Show each line of the data below that has the string "rigid" in it.
____ SUPPLIED MATERIAL
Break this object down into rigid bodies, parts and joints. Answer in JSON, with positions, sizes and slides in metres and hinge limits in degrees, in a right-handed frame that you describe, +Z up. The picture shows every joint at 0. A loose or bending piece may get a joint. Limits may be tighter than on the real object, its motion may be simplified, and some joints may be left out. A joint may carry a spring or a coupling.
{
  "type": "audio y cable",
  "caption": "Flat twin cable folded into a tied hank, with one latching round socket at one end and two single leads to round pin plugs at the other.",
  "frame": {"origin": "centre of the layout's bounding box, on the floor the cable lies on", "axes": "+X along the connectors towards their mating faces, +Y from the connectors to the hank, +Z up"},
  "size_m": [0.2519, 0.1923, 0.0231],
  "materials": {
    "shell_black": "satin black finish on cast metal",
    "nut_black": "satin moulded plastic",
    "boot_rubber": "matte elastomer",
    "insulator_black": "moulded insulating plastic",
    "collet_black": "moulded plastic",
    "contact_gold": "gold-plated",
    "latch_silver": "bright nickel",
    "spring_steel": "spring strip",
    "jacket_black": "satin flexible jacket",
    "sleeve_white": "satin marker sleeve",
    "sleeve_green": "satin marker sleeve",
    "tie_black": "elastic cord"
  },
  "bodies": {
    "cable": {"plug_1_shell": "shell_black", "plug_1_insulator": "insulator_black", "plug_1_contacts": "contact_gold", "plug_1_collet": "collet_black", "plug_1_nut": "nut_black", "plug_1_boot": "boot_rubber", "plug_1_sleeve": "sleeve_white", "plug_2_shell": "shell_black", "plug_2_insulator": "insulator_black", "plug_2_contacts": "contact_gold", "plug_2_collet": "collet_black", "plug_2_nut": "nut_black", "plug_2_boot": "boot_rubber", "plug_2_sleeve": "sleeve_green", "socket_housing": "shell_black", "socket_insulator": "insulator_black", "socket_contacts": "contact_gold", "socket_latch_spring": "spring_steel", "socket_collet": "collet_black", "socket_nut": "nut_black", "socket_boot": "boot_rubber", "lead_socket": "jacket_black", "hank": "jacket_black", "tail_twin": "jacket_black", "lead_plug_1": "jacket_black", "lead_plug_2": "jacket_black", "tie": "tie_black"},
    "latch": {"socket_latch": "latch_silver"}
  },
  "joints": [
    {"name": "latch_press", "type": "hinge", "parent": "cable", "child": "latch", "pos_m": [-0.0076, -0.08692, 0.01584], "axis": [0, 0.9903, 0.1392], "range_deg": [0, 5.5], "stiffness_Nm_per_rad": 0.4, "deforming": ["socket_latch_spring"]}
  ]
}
________
____ SUPPLIED MATERIAL
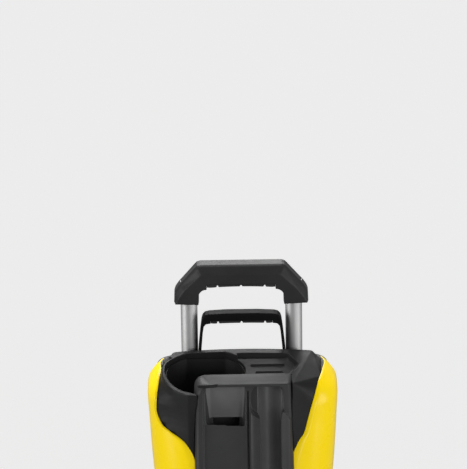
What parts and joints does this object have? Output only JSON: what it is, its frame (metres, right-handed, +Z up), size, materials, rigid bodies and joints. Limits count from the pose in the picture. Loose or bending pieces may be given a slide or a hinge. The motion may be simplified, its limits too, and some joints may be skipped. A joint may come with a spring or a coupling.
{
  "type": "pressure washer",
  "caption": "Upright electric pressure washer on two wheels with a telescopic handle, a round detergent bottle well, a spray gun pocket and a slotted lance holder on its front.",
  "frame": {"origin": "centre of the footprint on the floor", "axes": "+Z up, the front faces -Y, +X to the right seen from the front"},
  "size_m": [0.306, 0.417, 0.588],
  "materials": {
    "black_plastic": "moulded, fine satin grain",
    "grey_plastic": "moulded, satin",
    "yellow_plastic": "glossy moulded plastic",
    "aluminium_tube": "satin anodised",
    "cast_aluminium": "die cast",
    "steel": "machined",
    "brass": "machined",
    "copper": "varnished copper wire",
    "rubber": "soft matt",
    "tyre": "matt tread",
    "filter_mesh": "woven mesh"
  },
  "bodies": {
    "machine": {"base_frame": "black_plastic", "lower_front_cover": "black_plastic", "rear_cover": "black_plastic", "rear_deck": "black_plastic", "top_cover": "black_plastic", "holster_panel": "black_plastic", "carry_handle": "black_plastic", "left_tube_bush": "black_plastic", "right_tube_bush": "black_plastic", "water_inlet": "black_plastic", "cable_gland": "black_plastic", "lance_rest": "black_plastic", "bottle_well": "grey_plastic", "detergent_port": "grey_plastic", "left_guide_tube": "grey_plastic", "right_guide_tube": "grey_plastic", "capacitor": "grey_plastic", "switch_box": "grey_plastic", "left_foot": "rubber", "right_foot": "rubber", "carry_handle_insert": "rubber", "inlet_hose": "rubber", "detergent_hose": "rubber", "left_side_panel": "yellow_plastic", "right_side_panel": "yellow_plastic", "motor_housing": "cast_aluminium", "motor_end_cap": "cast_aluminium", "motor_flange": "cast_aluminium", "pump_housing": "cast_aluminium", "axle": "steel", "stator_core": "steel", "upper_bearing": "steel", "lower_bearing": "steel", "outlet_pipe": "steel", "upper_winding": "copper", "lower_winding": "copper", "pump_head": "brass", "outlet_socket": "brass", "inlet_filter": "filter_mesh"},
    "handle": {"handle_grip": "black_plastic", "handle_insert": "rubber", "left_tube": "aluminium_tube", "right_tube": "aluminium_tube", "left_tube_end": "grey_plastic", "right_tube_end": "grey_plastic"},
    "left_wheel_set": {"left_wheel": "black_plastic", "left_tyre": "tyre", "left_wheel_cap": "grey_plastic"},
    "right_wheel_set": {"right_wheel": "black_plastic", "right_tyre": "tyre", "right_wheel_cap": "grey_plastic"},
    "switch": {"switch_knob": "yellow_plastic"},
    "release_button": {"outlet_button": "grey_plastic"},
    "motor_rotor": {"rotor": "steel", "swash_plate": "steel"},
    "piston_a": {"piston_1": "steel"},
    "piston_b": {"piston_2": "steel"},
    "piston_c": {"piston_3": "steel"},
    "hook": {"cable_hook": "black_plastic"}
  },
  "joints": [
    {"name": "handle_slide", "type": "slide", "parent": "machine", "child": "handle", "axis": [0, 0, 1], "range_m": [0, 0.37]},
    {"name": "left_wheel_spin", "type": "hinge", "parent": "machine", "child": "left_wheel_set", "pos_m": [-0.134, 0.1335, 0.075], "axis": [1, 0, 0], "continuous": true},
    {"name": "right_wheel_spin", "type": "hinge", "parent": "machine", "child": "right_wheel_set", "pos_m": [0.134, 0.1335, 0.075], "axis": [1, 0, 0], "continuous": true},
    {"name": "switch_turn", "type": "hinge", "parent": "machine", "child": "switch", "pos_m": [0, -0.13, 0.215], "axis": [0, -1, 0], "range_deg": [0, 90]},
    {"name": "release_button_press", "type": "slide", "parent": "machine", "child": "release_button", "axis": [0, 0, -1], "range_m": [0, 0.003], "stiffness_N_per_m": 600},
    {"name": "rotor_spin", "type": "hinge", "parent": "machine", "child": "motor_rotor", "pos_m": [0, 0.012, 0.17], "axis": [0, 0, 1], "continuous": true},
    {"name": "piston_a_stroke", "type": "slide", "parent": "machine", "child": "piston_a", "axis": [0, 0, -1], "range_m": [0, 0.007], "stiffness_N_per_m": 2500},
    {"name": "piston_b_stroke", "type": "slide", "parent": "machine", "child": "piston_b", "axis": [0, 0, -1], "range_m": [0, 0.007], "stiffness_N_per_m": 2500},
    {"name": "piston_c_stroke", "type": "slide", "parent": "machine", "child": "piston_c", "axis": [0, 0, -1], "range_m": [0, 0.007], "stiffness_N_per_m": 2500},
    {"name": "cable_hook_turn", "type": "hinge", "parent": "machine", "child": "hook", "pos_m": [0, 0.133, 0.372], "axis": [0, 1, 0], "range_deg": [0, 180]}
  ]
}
________
RIGHT ANSWER.
Break this object down into rigid bodies, parts and joints. Answer in JSON, with positions, sizes and slides in metres and hinge limits in degrees, in a right-handed frame that you describe, +Z up. The picture shows every joint at 0. A loose or bending piece may get a joint. Limits may be tighter than on the real object, its motion may be simplified, and some joints may be left out. A joint may carry a spring or a coupling.
What parts and joints does this object have? Output only JSON: what it is, its frame (metres, right-handed, +Z up), size, materials, rigid bodies and joints. Limits count from the pose in the picture. Loose or bending pieces may be given a slide or a hinge. The motion may be simplified, its limits too, and some joints may be skipped. A joint may come with a spring or a coupling.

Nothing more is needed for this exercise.